Нет, я прошелся по Моховой с дрожащими коленями, увидел этих раскрепощенных абитуриентов и поступил на филологическое отделение. Вдруг вижу объявление: «Студенческий театр. И. Горбачев, С. Юрский». Я, когда Юрского увидел в первый раз, понял: «Вот я так же хотел бы». И с тех пор он мой кумир.
Новое поколение артистов очень любит поговорить о своих гонорарах. Как вы к этому относитесь?
Я считаю позором для артиста, когда он обсуждает свой гонорар или торгуется. Я зверею, когда мне задают вопрос «Сколько?», и отвечаю: «У нас же заложено сколько-то в смете, меня это устроит». Вообще, мне на жизнь хватает.
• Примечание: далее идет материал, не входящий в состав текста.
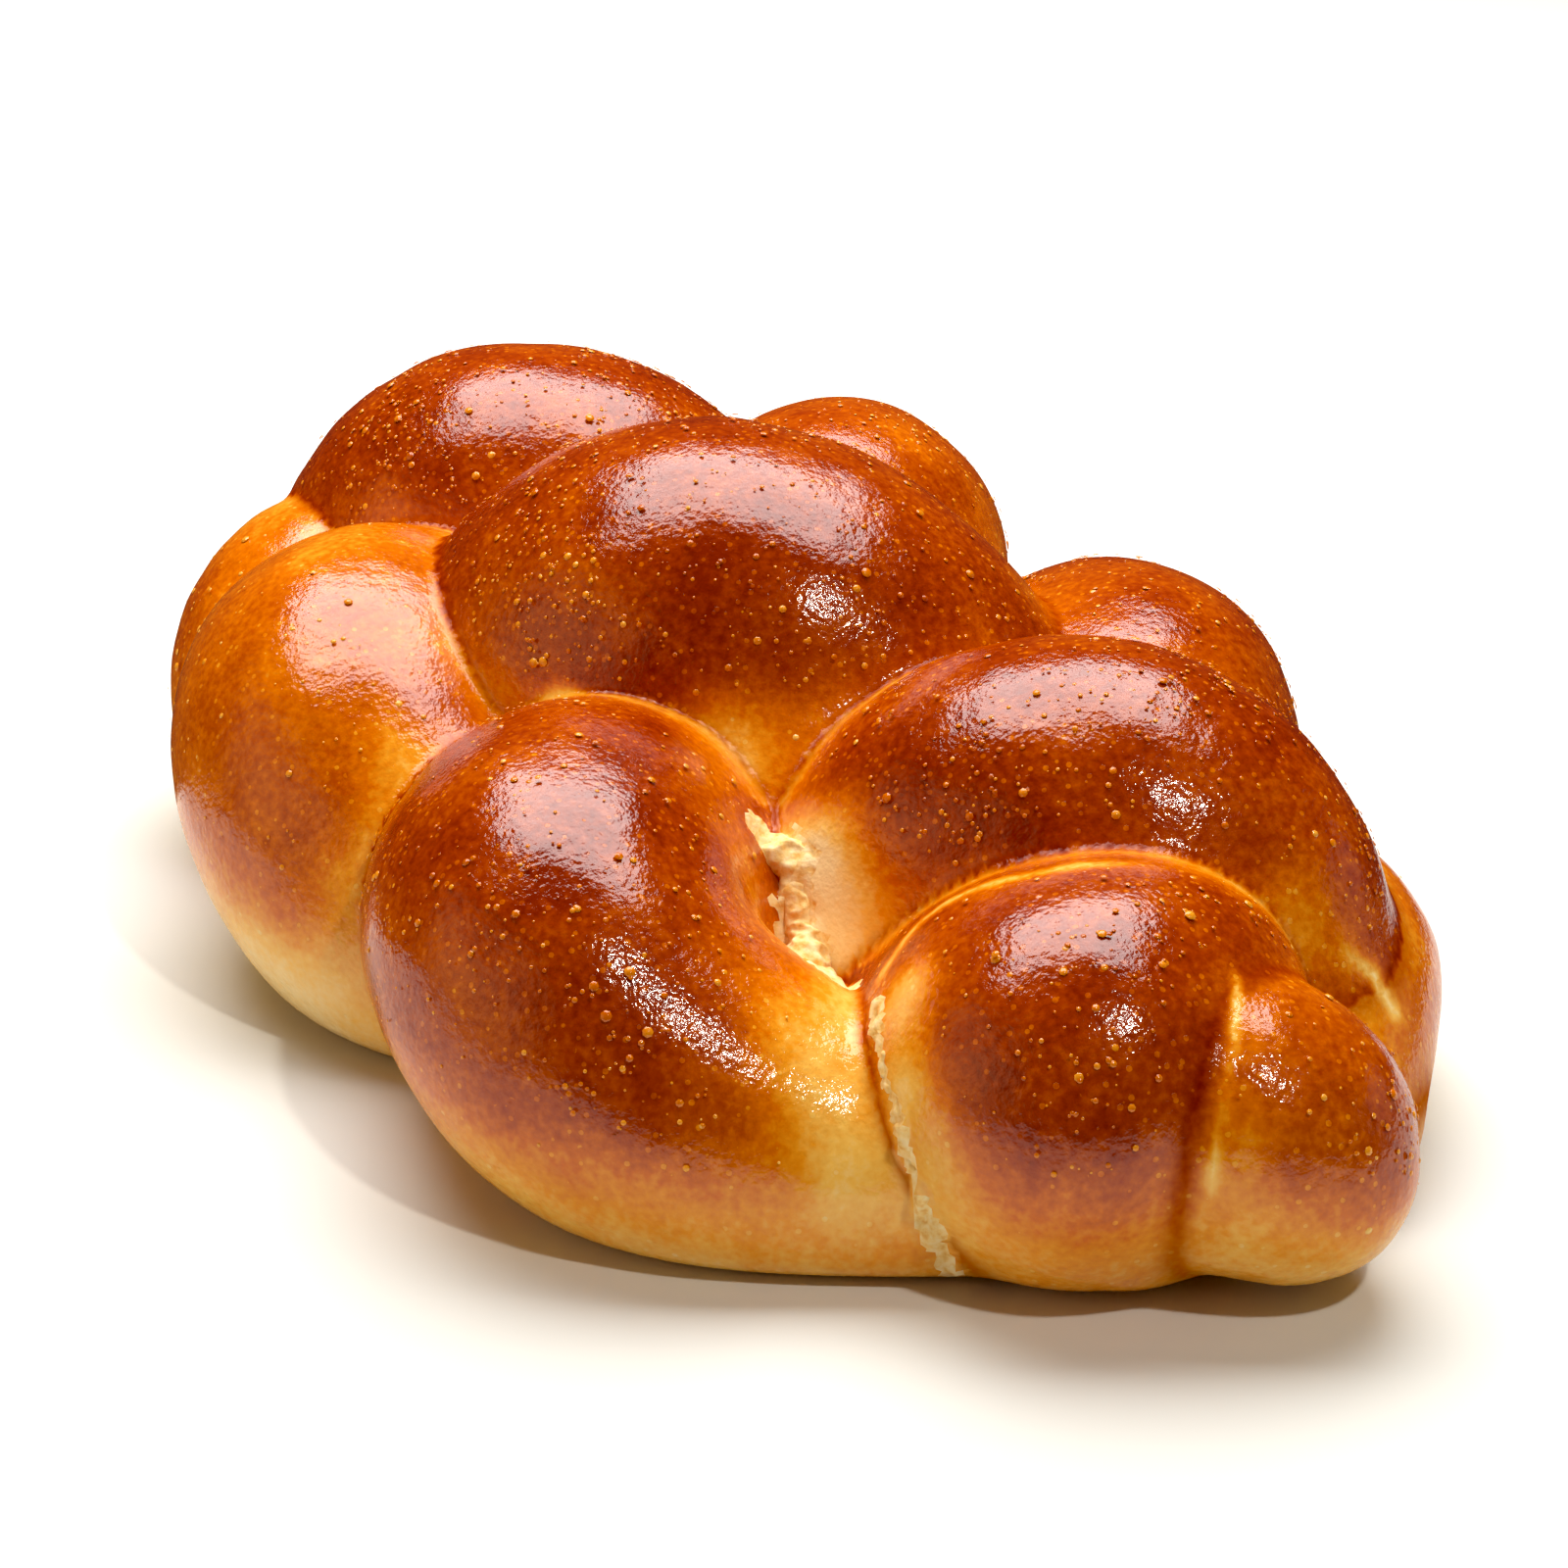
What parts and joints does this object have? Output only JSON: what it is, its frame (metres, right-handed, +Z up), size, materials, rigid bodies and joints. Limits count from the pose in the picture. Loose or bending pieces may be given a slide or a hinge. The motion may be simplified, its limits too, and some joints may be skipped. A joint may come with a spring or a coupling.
{
  "type": "braided loaf",
  "caption": "Oval plaited loaf of baked egg dough with fat overlapping lobes, deep folds, tucked ends and a flat base.",
  "frame": {"origin": "centre of the bounding box's base, on the plane that the loaf rests on", "axes": "+X along the loaf towards the end nearer the viewer, +Y across it, +Z up"},
  "size_m": [0.3002, 0.1932, 0.0929],
  "materials": {
    "crust": "glossy egg-washed crust, deep brown on the crests and pale gold in the folds"
  },
  "bodies": {
    "root": {"loaf": "crust"}
  },
  "joints": []
}
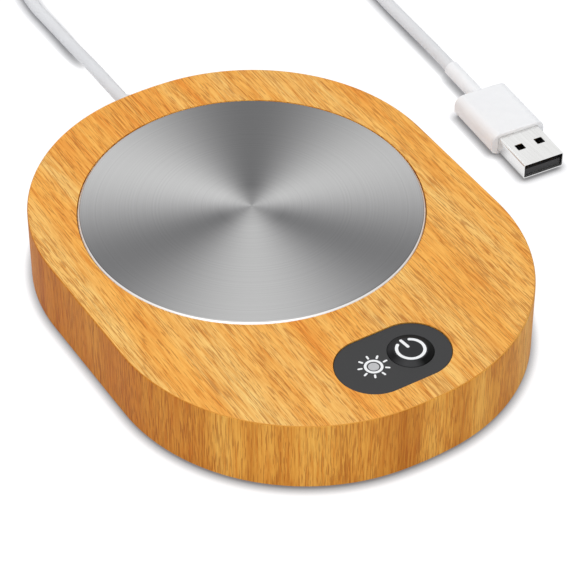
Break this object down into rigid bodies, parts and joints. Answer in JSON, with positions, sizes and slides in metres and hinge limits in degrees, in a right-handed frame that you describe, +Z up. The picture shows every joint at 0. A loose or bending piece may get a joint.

У Андрея была непростая творческая судьба, он только в сорок лет начал сниматься. Хотели бы вы, чтобы кто-нибудь еще из ваших детей стал артистом? Их ведь, кажется, пятеро?
Открою страшную тайну: всего их у меня семеро. Четыре девчонки и три парня. Один из них точно будет артистом. Федька, видимо, хотя, может, и Ваня.
У вас есть несбывшиеся мечты?
Надо вывозить пацанов на дачу, но туда добираться – просто кошмар. Поэтому нужно нам с Наташей сейчас закончить курсы вождения и купить какую-нибудь недорогую машинку. А еще мечтаю довести мальчишек до женитьбы, тогда смогу спокойно думать о покое, а пока нет.